A Group SLA sets an ownership-time target for a specific agent group — the maximum time a ticket should sit with that group before it’s resolved or handed off. Where a standard SLA policy tracks the customer-facing reply and resolution promise, a Group SLA holds each team accountable for how long it holds a ticket, which is what you want when tickets pass between groups.

Why measure ownership time

When work moves between teams, “who’s holding this up?” is hard to answer from the overall SLA alone. An ownership-time target makes each hand-off visible: a billing group and a technical group can each carry a limit that fits their work, and a ticket that lingers too long in one group is flagged before it becomes an overall breach.

Measured against business hours

Like standard SLA policies, Group SLA targets are measured against business hours, and breaches are flagged. The clock counts only the time the team is actually working, and a missed target is marked so it surfaces in views and reporting.

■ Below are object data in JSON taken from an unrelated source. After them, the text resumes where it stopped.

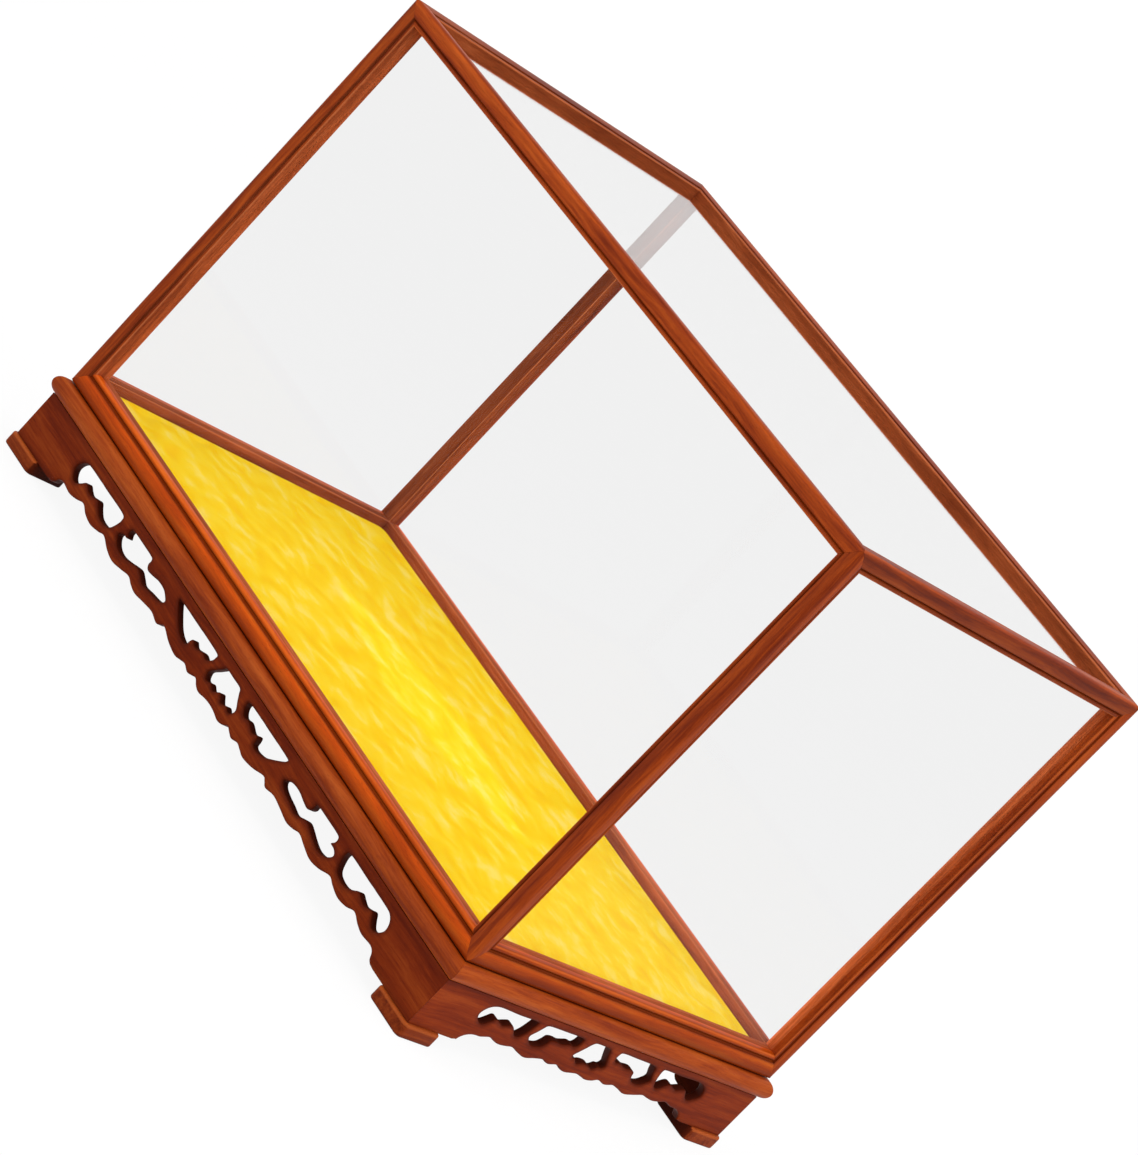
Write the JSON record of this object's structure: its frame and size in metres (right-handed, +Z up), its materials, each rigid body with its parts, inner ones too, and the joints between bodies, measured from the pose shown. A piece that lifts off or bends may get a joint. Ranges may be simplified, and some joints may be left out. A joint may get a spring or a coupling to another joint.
{
  "type": "display box",
  "caption": "Glazed hardwood display hood that lifts off a low openwork stand with a velvet-padded floor.",
  "frame": {"origin": "middle of the rectangle that the four feet stand on, at floor level", "axes": "+Z up; +X along the long side, to the right seen from the front; the front long face looks to -Y"},
  "size_m": [0.51, 0.32, 0.3664],
  "materials": {
    "frame": "polished reddish hardwood, moulded, with mitred corners",
    "openwork": "polished reddish hardwood, fret-sawn",
    "underside": "unpolished reddish hardwood",
    "pad_board": "bare plywood",
    "velvet": "golden-yellow velvet over wadding",
    "glass": "clear sheet glass"
  },
  "bodies": {
    "stand": {"stand_rail_front": "frame", "stand_rail_right": "frame", "stand_rail_back": "frame", "stand_rail_left": "frame", "floor_panel": "underside", "floor_batten_left": "underside", "floor_batten_right": "underside", "apron_front": "openwork", "apron_right": "openwork", "apron_back": "openwork", "apron_left": "openwork", "corner_block_front_left": "underside", "corner_block_front_right": "underside", "corner_block_back_right": "underside", "corner_block_back_left": "underside", "foot_front_left": "openwork", "foot_front_right": "openwork", "foot_back_right": "openwork", "foot_back_left": "openwork", "pad_board": "pad_board", "velvet_pad": "velvet"},
    "hood": {"bottom_rail_front": "frame", "bottom_rail_right": "frame", "bottom_rail_back": "frame", "bottom_rail_left": "frame", "top_rail_front": "frame", "top_rail_right": "frame", "top_rail_back": "frame", "top_rail_left": "frame", "post_front_left": "frame", "post_front_right": "frame", "post_back_right": "frame", "post_back_left": "frame", "pane_front": "glass", "pane_right": "glass", "pane_back": "glass", "pane_left": "glass", "pane_top": "glass"}
  },
  "joints": [
    {"name": "hood_lift", "type": "slide", "parent": "stand", "child": "hood", "axis": [0, 0, 1], "range_m": [0, 0.32]}
  ]
}
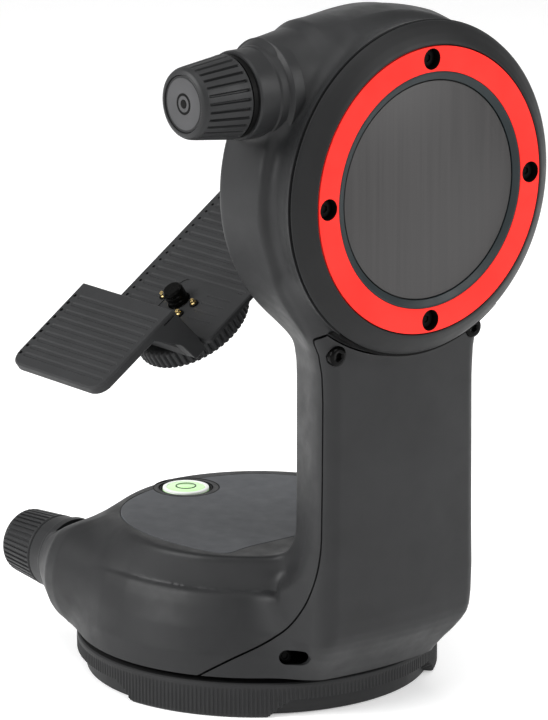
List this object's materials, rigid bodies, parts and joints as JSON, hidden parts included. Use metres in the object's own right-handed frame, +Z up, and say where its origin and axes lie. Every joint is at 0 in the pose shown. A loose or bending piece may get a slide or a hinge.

How it works with standard SLAs

A Group SLA complements your overall SLA policies rather than replacing them. The standard policy tracks the ticket’s overall commitment, while the Group SLA measures the group’s own targets while it holds the ticket. Together they show both the customer-facing promise and each team’s contribution to keeping it.

Setting up a Group SLA

You configure Group SLAs under Settings → Rules → Group SLAs. Choose the agent group, set its ownership-time target (in minutes), and choose whether to measure it against business hours. The target then applies to tickets owned by that group. Make sure the group exists first — see Groups to create and manage teams.